There are many models that are designed to detect and filter harmful content, and malicious users could use counterfactuals to evade these models and operate undetected. For example, if an individual wanted to distribute illegal drugs, they could use a counterfactual generation system to find new ways to advertise without being caught. Or a spammer could use counterfactuals to alter their writing and bypass spam detection filters. However, these scenarios seem unlikely, because the users would need to develop or use content detection models that match or outperform the models used by the platforms they are trying to penetrate.

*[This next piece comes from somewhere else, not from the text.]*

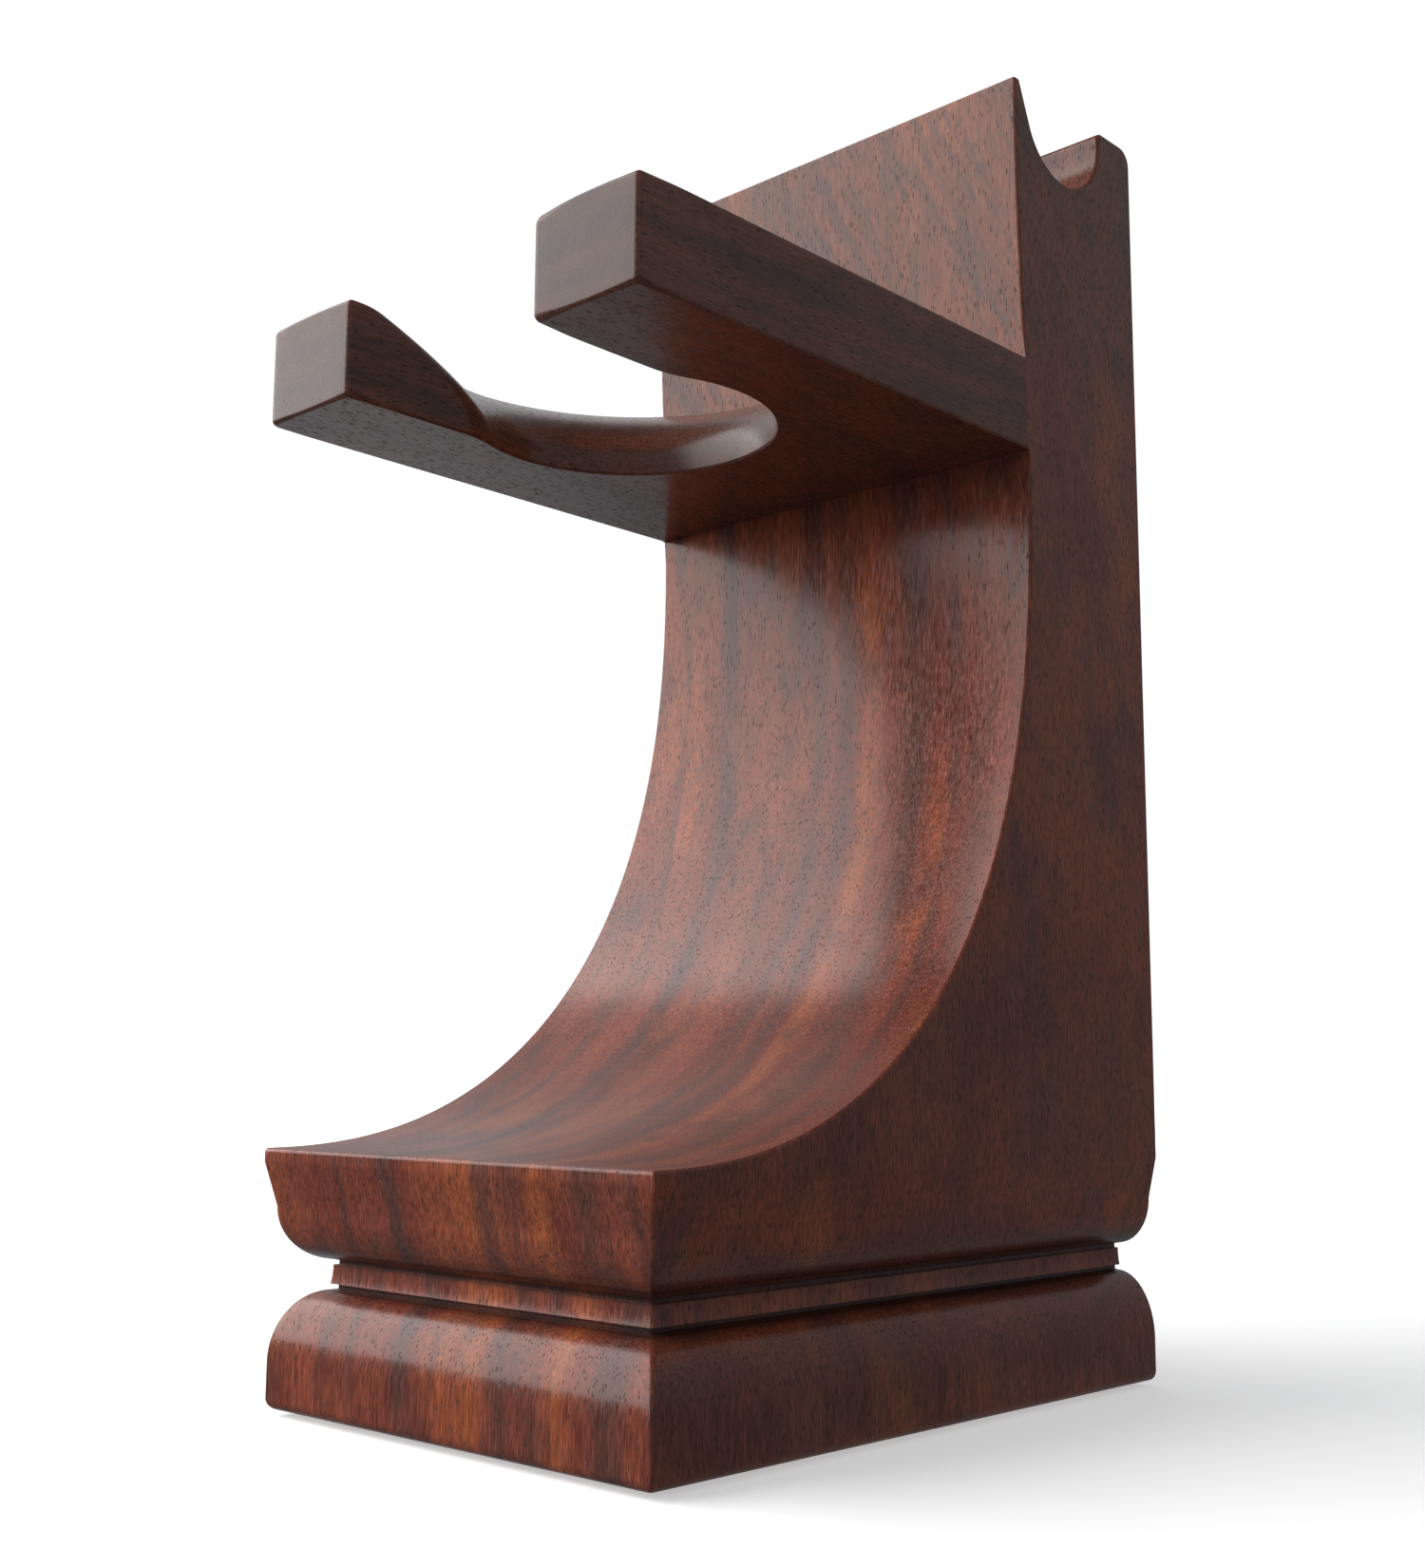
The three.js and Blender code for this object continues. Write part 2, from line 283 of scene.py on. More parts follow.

Instead of helping malicious users, counterfactuals could be used by people trying to catch malicious users. Counterfactuals can help engineers and scientists investigate "blind spots" in their models, where malicious users could bypass harmful content detection systems while remaining understandable to humans. Using counterfactuals in this way could help companies penetration test their existing models and ultimately learn how to make them stronger.
Conclusion
Overall, this was a fun and challenging project. It is something I have wanted to do for quite some time, and I am happy to have completed it. This project forced me to face some interesting technical challenges. Working within the limitations of serverless cloud computing was a good opportunity to test myself. In addition to that, it was fun to explore the ways text counterfactual generation could be optimized based on the mask selection criteria and the selection of high quality counterfactuals.